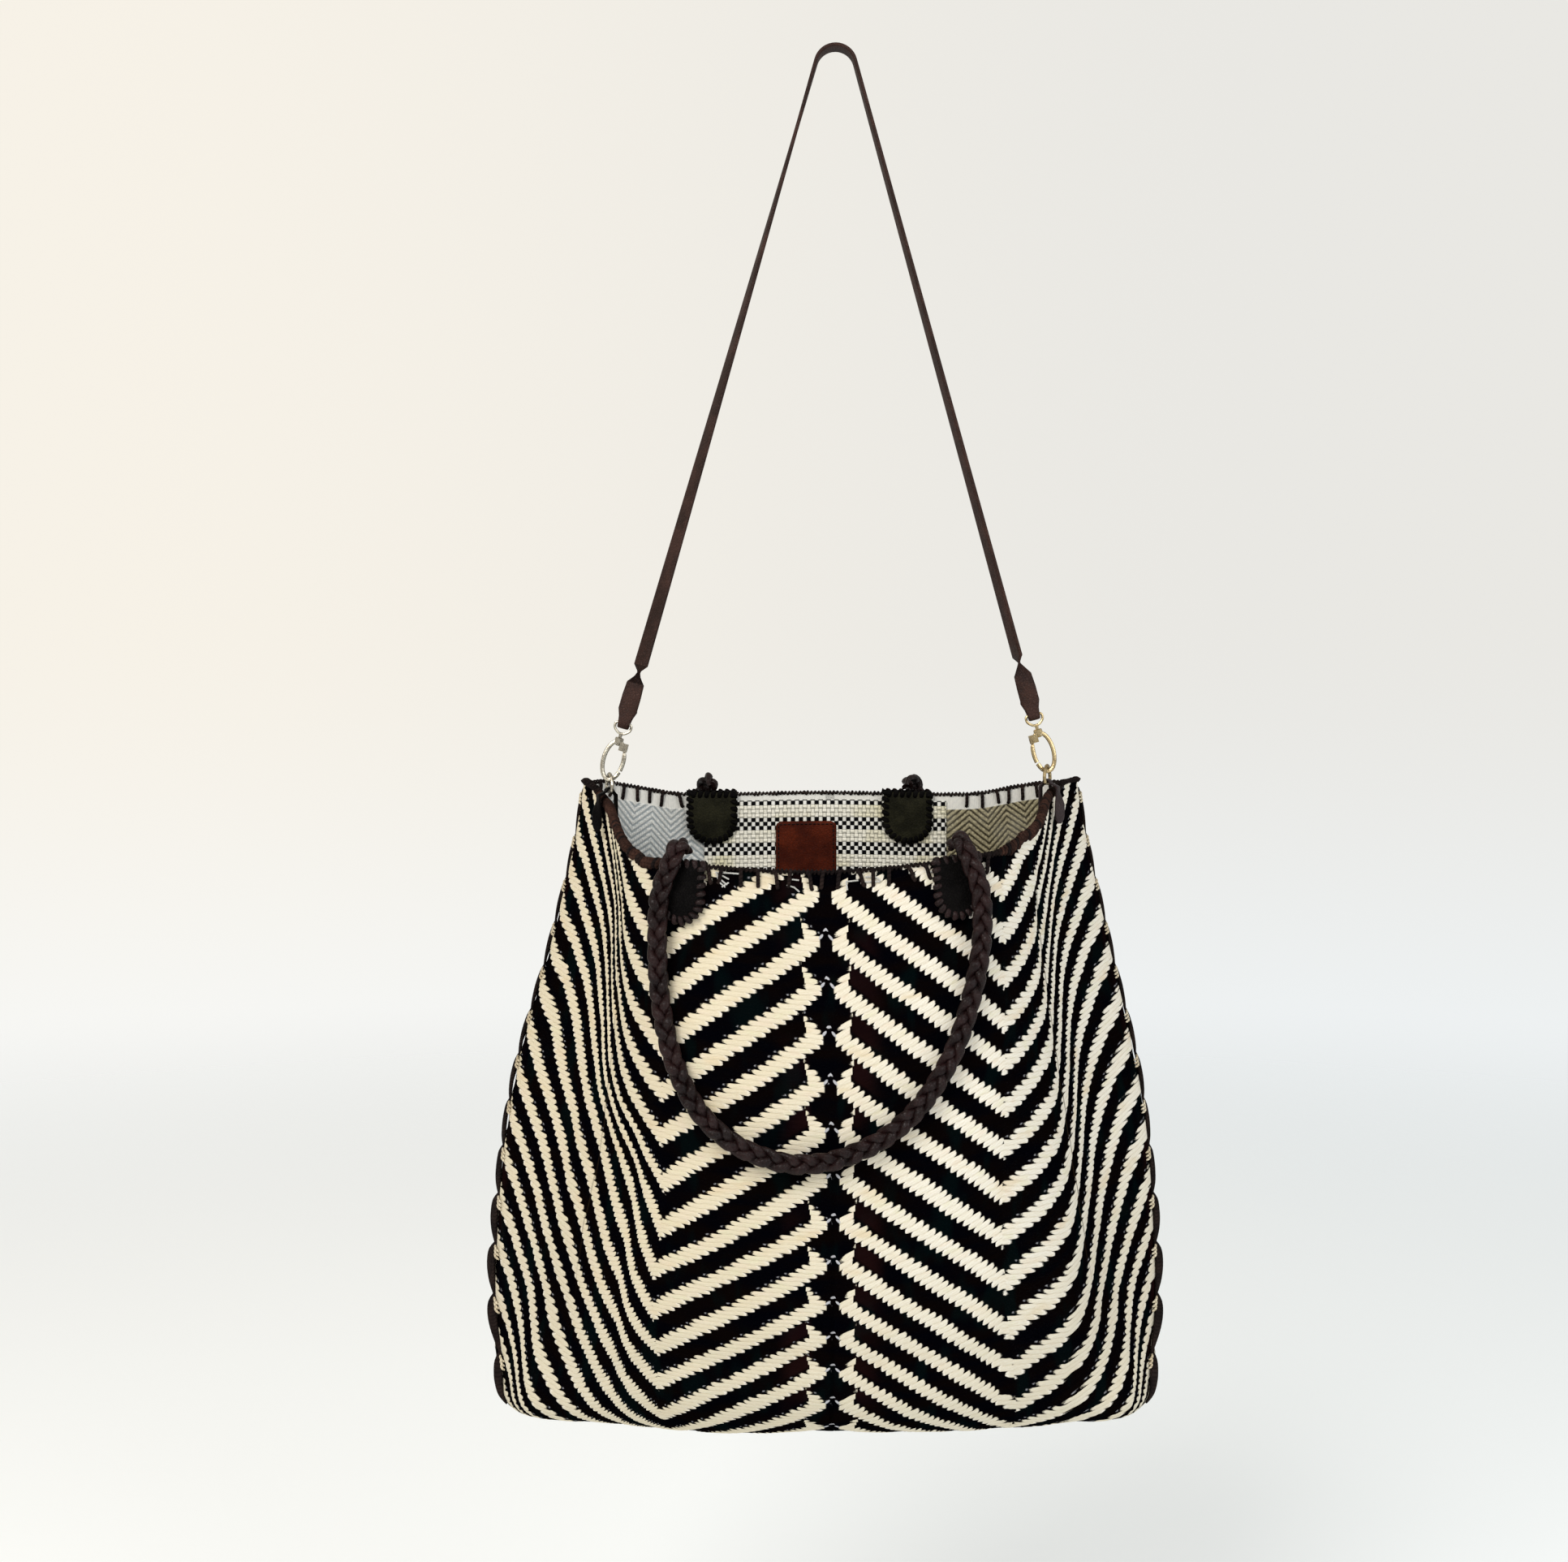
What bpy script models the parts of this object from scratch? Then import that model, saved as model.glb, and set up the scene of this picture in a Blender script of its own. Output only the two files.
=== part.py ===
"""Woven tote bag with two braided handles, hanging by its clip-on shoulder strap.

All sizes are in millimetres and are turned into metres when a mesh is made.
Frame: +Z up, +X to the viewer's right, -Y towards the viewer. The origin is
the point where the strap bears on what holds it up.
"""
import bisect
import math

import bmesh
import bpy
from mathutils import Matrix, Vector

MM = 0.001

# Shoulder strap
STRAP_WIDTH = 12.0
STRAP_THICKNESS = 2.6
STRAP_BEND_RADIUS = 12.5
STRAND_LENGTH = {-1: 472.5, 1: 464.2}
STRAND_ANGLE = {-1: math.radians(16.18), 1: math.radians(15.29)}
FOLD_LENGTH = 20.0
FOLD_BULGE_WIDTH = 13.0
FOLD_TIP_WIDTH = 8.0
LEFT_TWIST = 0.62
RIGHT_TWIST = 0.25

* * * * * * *

> _GIVEN INSTRUCTION_
Print the whole listing again, exactly.

> _RESULT OF THIS TASK_
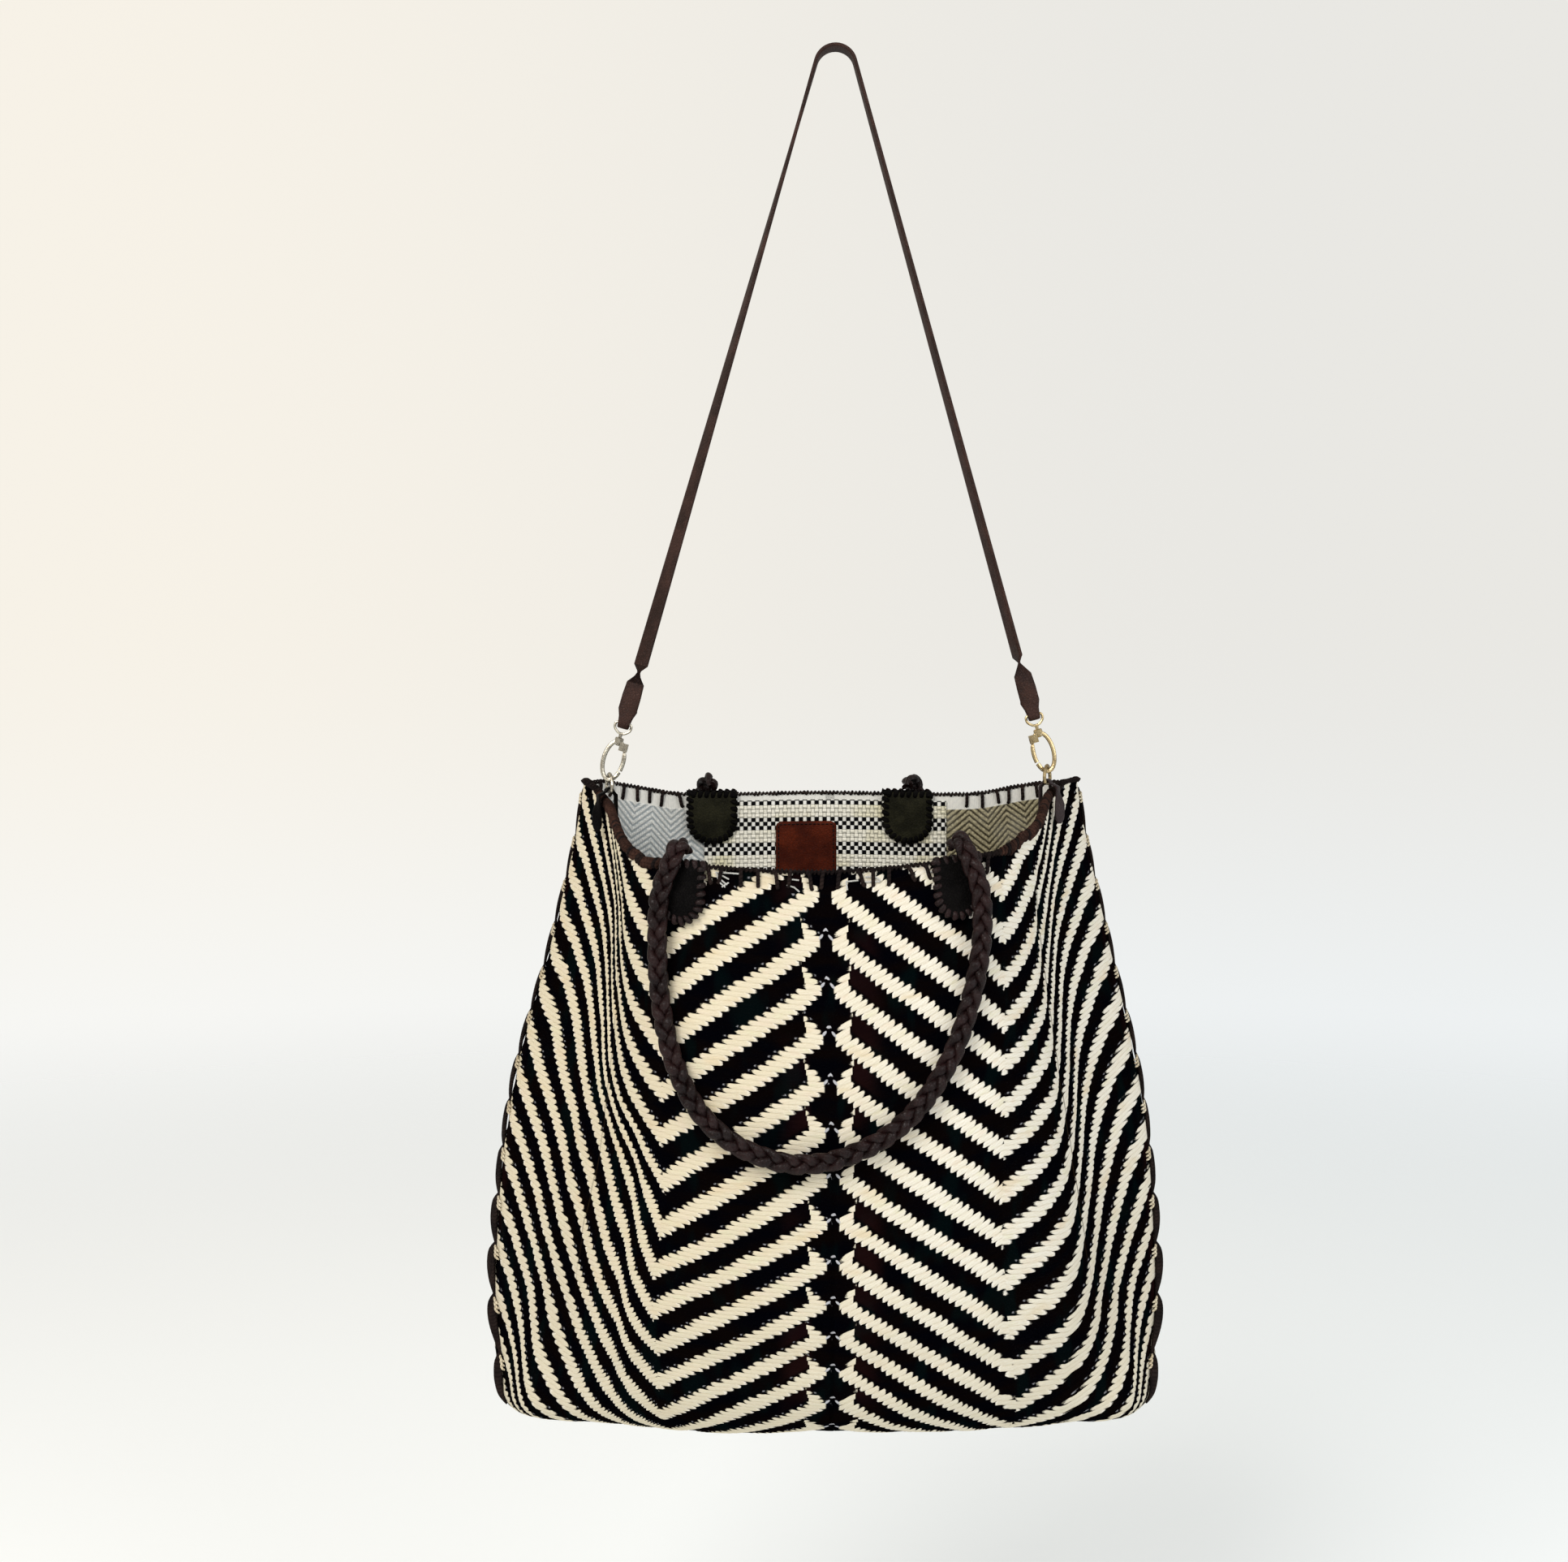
What bpy script models the parts of this object from scratch? Then import that model, saved as model.glb, and set up the scene of this picture in a Blender script of its own. Output only the two files.
=== part.py ===
"""Woven tote bag with two braided handles, hanging by its clip-on shoulder strap.

All sizes are in millimetres and are turned into metres when a mesh is made.
Frame: +Z up, +X to the viewer's right, -Y towards the viewer. The origin is
the point where the strap bears on what holds it up.
"""
import bisect
import math

import bmesh
import bpy
from mathutils import Matrix, Vector

MM = 0.001

# Shoulder strap
STRAP_WIDTH = 12.0
STRAP_THICKNESS = 2.6
STRAP_BEND_RADIUS = 12.5
STRAND_LENGTH = {-1: 472.5, 1: 464.2}
STRAND_ANGLE = {-1: math.radians(16.18), 1: math.radians(15.29)}
FOLD_LENGTH = 20.0
FOLD_BULGE_WIDTH = 13.0
FOLD_TIP_WIDTH = 8.0
LEFT_TWIST = 0.62
RIGHT_TWIST = 0.25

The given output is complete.